Every line below that holds the string "bodies" should be copied out.

===

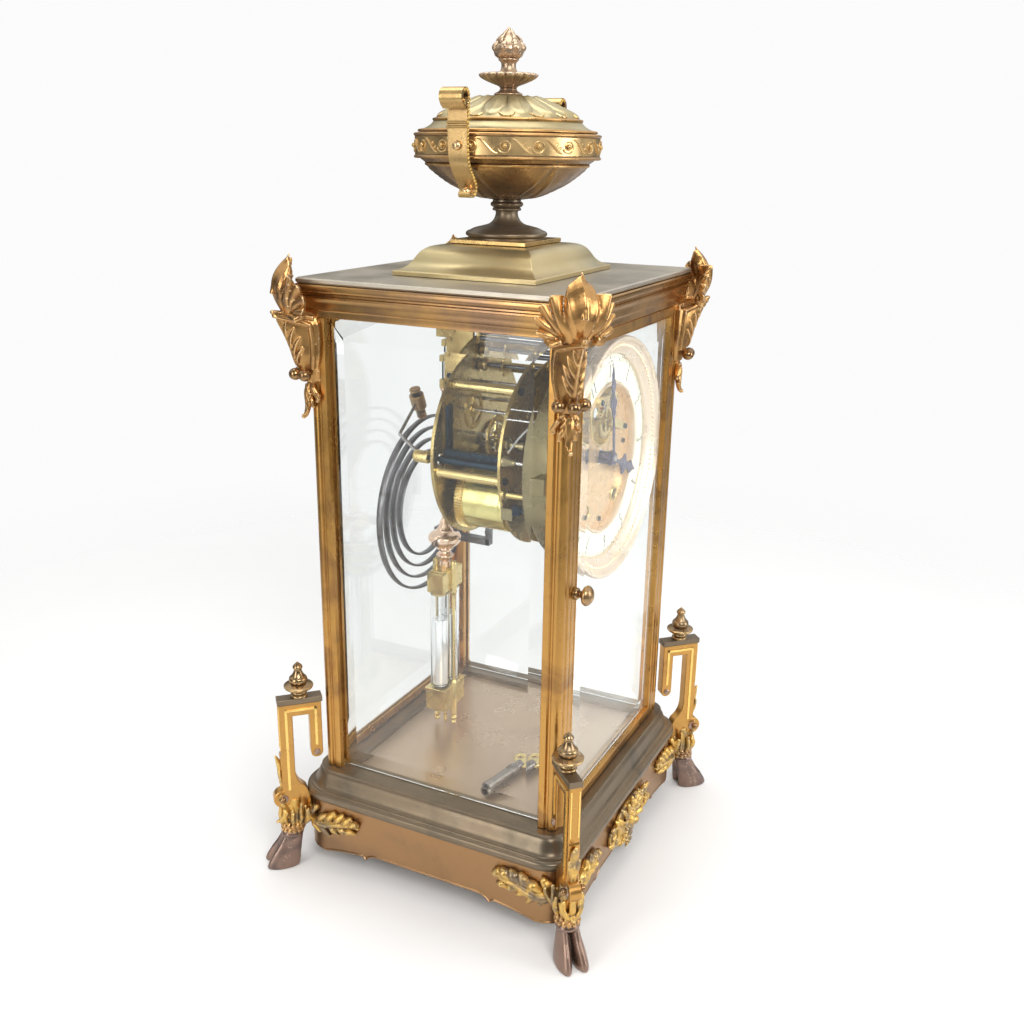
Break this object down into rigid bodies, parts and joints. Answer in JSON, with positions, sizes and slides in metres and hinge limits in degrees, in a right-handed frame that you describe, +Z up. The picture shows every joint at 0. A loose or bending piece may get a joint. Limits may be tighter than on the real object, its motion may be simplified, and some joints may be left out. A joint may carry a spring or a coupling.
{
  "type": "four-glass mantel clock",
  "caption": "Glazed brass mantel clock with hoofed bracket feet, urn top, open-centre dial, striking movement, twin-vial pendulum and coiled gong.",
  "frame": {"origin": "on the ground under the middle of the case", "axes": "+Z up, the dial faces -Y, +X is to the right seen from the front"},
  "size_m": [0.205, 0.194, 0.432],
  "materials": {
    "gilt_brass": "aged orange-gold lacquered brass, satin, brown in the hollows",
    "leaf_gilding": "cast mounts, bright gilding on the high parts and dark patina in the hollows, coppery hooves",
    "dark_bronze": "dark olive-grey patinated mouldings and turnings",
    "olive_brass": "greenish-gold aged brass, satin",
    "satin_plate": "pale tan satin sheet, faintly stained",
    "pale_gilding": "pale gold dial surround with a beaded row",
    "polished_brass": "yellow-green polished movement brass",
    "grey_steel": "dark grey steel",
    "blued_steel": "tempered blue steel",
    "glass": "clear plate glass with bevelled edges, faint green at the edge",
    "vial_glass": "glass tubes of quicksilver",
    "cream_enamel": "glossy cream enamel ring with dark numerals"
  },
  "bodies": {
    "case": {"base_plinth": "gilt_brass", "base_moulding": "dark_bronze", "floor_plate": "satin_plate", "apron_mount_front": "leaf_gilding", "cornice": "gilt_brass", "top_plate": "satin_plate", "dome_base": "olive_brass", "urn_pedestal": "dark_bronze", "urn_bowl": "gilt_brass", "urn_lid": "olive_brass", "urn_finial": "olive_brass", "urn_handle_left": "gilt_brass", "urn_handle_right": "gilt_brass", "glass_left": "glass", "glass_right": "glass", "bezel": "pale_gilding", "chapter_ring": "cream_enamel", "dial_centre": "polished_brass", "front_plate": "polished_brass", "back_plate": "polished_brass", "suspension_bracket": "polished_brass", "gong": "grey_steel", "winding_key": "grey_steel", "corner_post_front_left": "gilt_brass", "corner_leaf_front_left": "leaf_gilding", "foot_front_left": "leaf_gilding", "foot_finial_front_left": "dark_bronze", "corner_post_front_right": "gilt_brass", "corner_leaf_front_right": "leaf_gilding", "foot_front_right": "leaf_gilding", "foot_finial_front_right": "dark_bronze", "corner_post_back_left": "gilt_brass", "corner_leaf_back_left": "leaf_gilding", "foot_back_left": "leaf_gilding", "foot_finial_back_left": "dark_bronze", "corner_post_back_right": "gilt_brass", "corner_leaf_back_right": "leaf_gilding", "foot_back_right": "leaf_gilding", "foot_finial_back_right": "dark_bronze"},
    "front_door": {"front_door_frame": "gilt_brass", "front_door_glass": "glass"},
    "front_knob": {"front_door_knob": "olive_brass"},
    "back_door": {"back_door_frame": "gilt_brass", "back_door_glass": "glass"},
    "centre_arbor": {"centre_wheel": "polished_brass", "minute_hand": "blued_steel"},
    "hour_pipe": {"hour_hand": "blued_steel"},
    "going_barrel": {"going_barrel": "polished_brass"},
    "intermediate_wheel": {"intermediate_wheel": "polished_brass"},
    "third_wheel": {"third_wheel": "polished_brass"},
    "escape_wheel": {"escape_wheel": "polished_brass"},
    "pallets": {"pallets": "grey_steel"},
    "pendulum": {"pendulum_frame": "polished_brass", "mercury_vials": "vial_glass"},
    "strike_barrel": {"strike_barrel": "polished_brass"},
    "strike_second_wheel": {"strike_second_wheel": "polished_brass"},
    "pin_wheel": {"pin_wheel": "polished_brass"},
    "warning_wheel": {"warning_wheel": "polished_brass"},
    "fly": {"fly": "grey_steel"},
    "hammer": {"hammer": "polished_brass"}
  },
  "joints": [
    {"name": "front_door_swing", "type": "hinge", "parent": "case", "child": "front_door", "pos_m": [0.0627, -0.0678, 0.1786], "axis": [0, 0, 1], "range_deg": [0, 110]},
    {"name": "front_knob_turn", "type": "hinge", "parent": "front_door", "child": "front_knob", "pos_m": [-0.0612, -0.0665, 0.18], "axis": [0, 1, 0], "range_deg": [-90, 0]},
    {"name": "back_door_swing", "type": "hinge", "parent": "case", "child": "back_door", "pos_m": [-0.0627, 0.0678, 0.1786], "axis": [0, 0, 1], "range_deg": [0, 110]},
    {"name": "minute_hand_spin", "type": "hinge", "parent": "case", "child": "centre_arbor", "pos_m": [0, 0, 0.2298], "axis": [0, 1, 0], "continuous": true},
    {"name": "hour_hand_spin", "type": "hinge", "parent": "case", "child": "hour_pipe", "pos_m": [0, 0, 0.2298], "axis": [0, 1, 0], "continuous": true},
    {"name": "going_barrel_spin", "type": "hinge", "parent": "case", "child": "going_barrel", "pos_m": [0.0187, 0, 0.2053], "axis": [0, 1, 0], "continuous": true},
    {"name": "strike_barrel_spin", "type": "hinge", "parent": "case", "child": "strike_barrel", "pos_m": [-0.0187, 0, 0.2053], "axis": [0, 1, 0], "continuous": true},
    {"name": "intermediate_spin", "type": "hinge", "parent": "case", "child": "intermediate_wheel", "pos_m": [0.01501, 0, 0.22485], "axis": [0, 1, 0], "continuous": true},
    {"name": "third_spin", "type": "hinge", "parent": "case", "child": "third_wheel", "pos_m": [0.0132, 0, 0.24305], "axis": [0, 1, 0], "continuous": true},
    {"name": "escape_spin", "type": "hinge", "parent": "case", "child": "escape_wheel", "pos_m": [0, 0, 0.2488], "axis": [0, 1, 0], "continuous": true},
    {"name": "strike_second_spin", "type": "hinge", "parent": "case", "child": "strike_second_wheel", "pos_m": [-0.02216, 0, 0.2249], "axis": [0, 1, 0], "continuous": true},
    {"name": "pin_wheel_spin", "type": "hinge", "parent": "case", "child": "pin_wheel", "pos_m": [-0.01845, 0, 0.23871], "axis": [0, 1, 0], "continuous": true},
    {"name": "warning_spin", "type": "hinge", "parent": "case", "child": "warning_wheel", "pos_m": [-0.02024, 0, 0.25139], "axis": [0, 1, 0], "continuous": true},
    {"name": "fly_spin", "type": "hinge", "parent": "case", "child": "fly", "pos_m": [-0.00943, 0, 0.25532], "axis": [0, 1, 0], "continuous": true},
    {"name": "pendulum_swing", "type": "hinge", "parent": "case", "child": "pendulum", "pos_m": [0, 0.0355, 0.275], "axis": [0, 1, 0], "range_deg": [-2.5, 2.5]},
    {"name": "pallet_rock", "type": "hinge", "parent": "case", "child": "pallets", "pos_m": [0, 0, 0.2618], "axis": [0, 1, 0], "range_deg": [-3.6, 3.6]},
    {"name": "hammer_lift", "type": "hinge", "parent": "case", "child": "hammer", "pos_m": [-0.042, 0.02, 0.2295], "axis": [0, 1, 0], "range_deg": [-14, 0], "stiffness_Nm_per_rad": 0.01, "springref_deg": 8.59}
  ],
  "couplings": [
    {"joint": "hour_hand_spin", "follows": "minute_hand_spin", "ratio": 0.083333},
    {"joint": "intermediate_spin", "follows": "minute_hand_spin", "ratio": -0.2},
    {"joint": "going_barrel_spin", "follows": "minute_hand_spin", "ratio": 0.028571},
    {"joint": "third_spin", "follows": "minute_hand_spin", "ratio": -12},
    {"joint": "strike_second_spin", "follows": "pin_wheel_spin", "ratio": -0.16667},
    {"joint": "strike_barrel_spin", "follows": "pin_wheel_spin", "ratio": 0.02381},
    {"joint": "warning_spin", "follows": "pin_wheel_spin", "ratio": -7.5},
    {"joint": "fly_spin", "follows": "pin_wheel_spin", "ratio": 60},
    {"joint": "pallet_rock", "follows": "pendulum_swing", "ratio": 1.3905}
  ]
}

===

◆ **EXPECTED ANSWER**
Break this object down into rigid bodies, parts and joints. Answer in JSON, with positions, sizes and slides in metres and hinge limits in degrees, in a right-handed frame that you describe, +Z up. The picture shows every joint at 0. A loose or bending piece may get a joint. Limits may be tighter than on the real object, its motion may be simplified, and some joints may be left out. A joint may carry a spring or a coupling.
  "bodies": {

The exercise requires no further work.